New Ken looks to the future

| Sunday, June 17, 2018, 8:47 p.m.
The Metal Working Machinery Co. property at the corner of Constitution Boulevard and Seventh Street in New Kensington as seen as demolition started on May 30.
Jack Fordyce | Tribune-Review
The Metal Working Machinery Co. property at the corner of Constitution Boulevard and Seventh Street in New Kensington as seen as demolition started on May 30.

Before New Kensington can rise anew, a lot of the blight from its long-gone glory days has to be cleared.

And that seems to be happening at a faster pace this year than it has in many, many years.

The latest example is the demolition of a massive industrial business at the edge of New Ken's downtown.

At various times, the buildings housed a General Electric plant, then Jones & Laughlin Steel and most recently the Metal Working Machinery Co. Electrical conduit was made there for decades, including for New York's iconic Chrysler Building. Then Metal Working cleaned and refurbished machinery from steel mills and foundries from the 1970s until 2016.

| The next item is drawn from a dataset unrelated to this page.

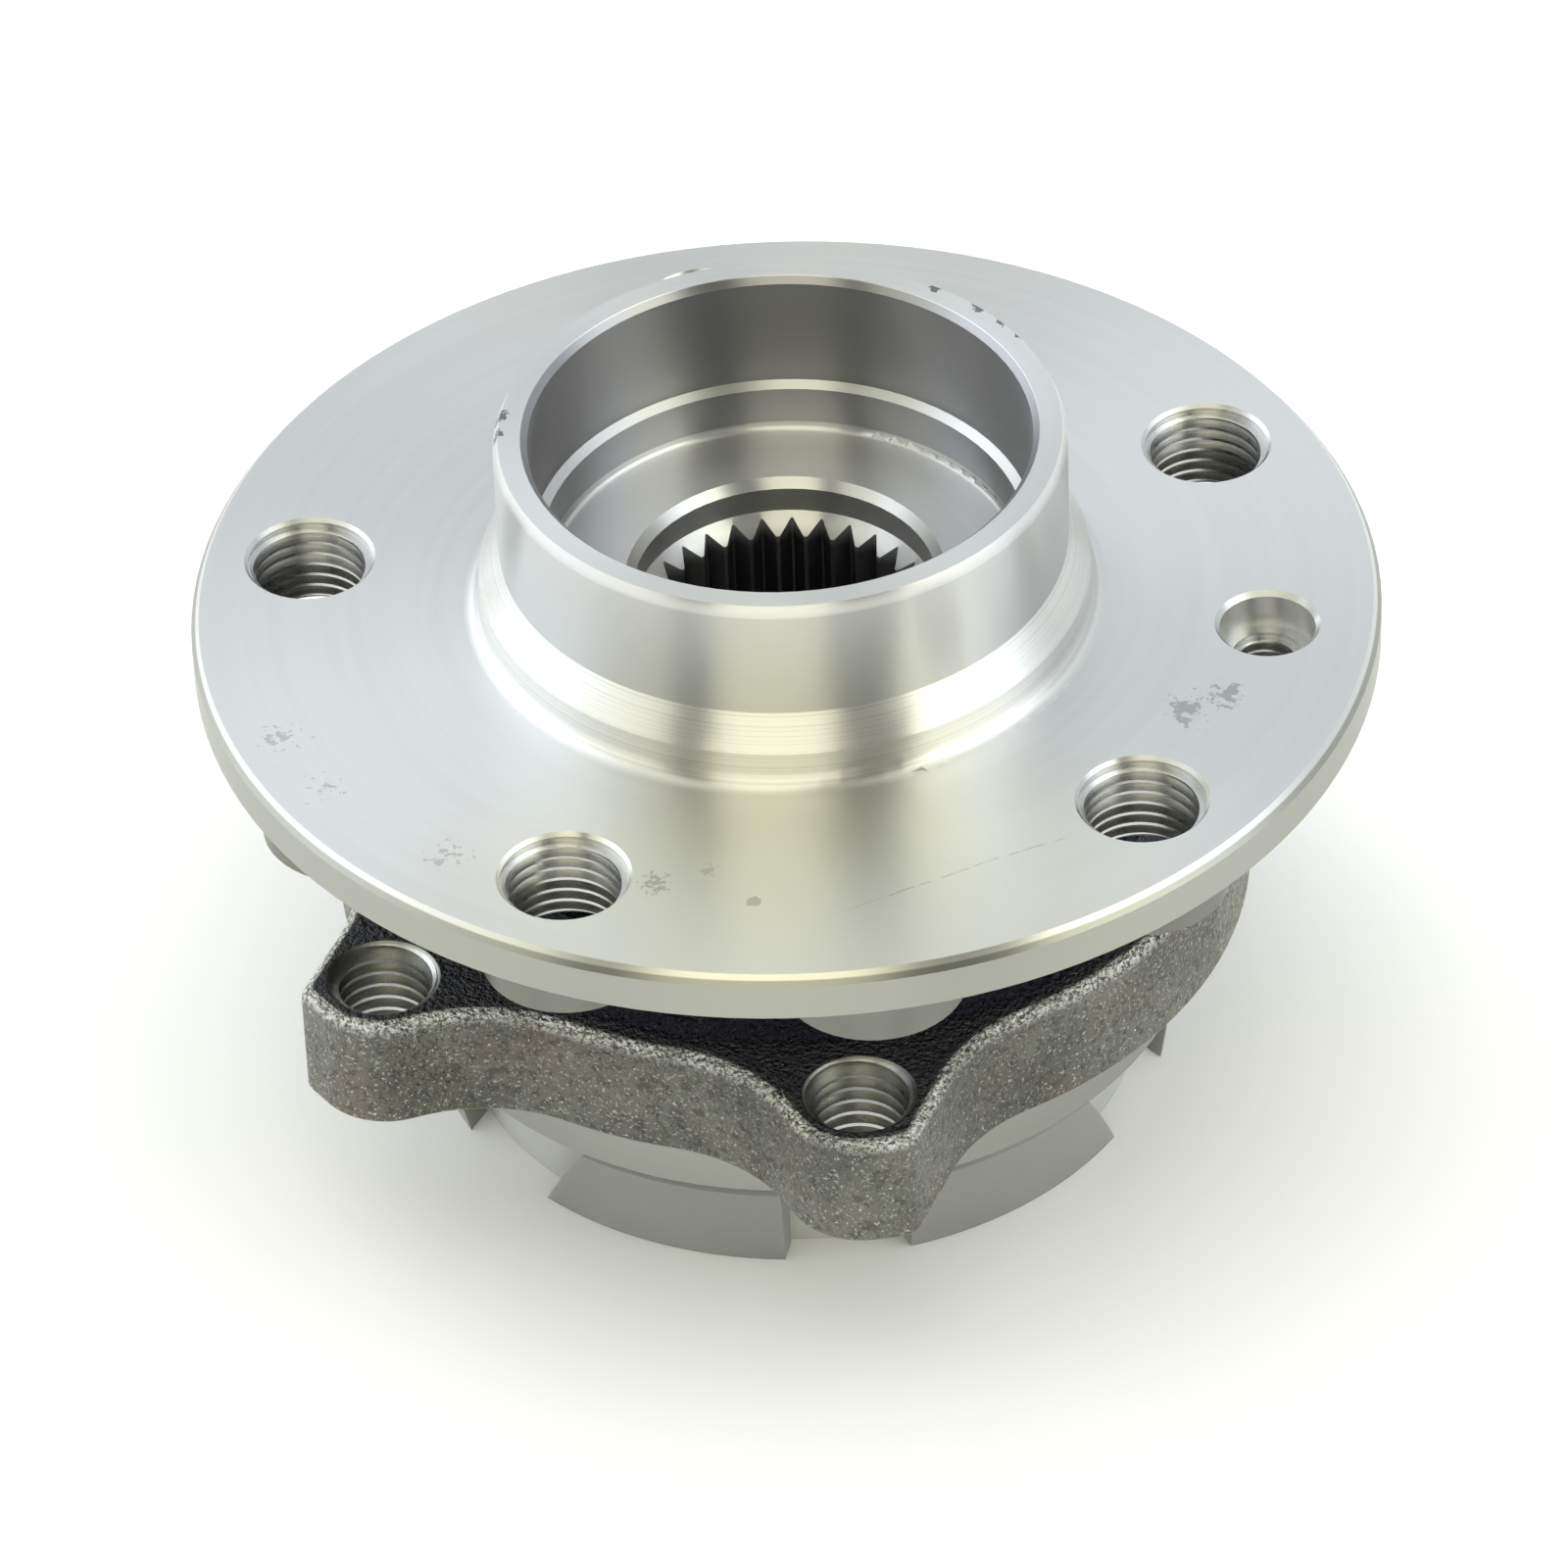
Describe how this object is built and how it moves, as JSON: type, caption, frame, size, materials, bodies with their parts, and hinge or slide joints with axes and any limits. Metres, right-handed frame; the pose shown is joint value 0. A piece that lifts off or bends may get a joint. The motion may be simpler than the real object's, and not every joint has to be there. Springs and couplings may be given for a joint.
{
  "type": "wheel hub bearing",
  "caption": "Flanged wheel hub bearing for a driven axle: turned hub with pilot ring and splined bore, forged outer ring with bolt ears, standing on its plastic cap.",
  "frame": {"origin": "on the bearing's axis, in the flange face that the brake disc and the wheel sit on", "axes": "+Z along the axis, out towards the wheel; the knuckle bolts' rectangle has its short side along X and its long side along Y"},
  "size_m": [0.1328, 0.1328, 0.0848],
  "materials": {
    "turned_steel": "bright turned steel with fine circular tool marks",
    "forged_steel": "dark grainy forging skin with machined faces",
    "ground_steel": "ground and hardened bearing steel",
    "ball_steel": "polished bearing steel",
    "cage_plastic": "brown glass-filled polyamide",
    "seal_steel": "pressed stainless sheet",
    "seal_rubber": "black nitrile rubber",
    "encoder_rubber": "magnetised rubber, fine radial grain",
    "cap_plastic": "pale translucent grey polyethylene"
  },
  "bodies": {
    "outer_ring": {"outer_ring": "forged_steel", "outboard_seal_case": "seal_steel", "outboard_seal_rubber": "seal_rubber", "inboard_seal_case": "seal_steel", "inboard_seal_rubber": "seal_rubber"},
    "hub": {"wheel_hub": "turned_steel", "inner_ring": "ground_steel", "seal_slinger": "seal_steel", "speed_encoder_ring": "encoder_rubber"},
    "outboard_row": {"outboard_cage": "cage_plastic", "outboard_ball_01": "ball_steel", "outboard_ball_02": "ball_steel", "outboard_ball_03": "ball_steel", "outboard_ball_04": "ball_steel", "outboard_ball_05": "ball_steel", "outboard_ball_06": "ball_steel", "outboard_ball_07": "ball_steel", "outboard_ball_08": "ball_steel", "outboard_ball_09": "ball_steel", "outboard_ball_10": "ball_steel", "outboard_ball_11": "ball_steel", "outboard_ball_12": "ball_steel", "outboard_ball_13": "ball_steel", "outboard_ball_14": "ball_steel"},
    "inboard_row": {"inboard_cage": "cage_plastic", "inboard_ball_01": "ball_steel", "inboard_ball_02": "ball_steel", "inboard_ball_03": "ball_steel", "inboard_ball_04": "ball_steel", "inboard_ball_05": "ball_steel", "inboard_ball_06": "ball_steel", "inboard_ball_07": "ball_steel", "inboard_ball_08": "ball_steel", "inboard_ball_09": "ball_steel", "inboard_ball_10": "ball_steel", "inboard_ball_11": "ball_steel", "inboard_ball_12": "ball_steel", "inboard_ball_13": "ball_steel", "inboard_ball_14": "ball_steel"},
    "cap": {"protective_cap": "cap_plastic"}
  },
  "joints": [
    {"name": "hub_spin", "type": "hinge", "parent": "outer_ring", "child": "hub", "pos_m": [0, 0, 0], "axis": [0, 0, 1], "continuous": true},
    {"name": "outboard_row_spin", "type": "hinge", "parent": "outer_ring", "child": "outboard_row", "pos_m": [0, 0, -0.0216], "axis": [0, 0, 1], "continuous": true},
    {"name": "inboard_row_spin", "type": "hinge", "parent": "outer_ring", "child": "inboard_row", "pos_m": [0, 0, -0.0382], "axis": [0, 0, 1], "continuous": true},
    {"name": "cap_pull", "type": "slide", "parent": "outer_ring", "child": "cap", "axis": [0, 0, -1], "range_m": [0, 0.02]}
  ],
  "couplings": [
    {"joint": "outboard_row_spin", "follows": "hub_spin", "ratio": 0.4341},
    {"joint": "inboard_row_spin", "follows": "hub_spin", "ratio": 0.4341}
  ]
}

The 3.5-acre industrial property always has been a strange duck, placed as it is with a residential neighborhood and Mount St. Peter Roman Catholic Church on two sides and the edge of the business district facing the other two.

But now, the buildings have been razed, the land free of environmental hazards and cleared for any use.

Metal Working owner Rufus Duff, 84, is putting the land up for sale.

“Hopefully, someone can make good use of it at the gateway to New Kensington,” he said. We hope he's right.

But it's just another recent occurrence that gives New Kensington hope.

•Probably most important is the city's $8 million acquisition this month of Schreiber Industrial Park, a rusting 70-plus-acre industrial park of 18 buildings that straddles New Ken and Arnold. The city has another $4 million in state money for infrastructure improvements.

The ambitions there are high: attract 400 jobs soon with a goal off wooing advanced manufacturing companies.

• The Corner, Penn State New Kensington's entrepreneur center in a formerly empty storefront at Fifth Avenue and Seventh Street.

•The recent demolitions of a handful of fire-damaged buildings on 10th Street.

• We're not big fans, as it pertains to developing New Kensington, of the Wesley Family Services plans to build a 36-unit apartment and office building in the middle of downtown. The project is great for Wesley and its clients, but we don't think the project will be a boon to New Ken's larger redevelopment plans.

Still, it will be taxable property, and the new construction certainly will be an upgrade aesthetically.

• The city continues to chip away blighted housing, targeting eight more buildings to be cleared by using federal Community Development Block Grant money.

There is no question that leaders of New Kensington, supported by Penn State and others, are making a concerted effort to improve the city.

And it didn't hurt that now-Florida resident Rufus Duff decided it was time to sell.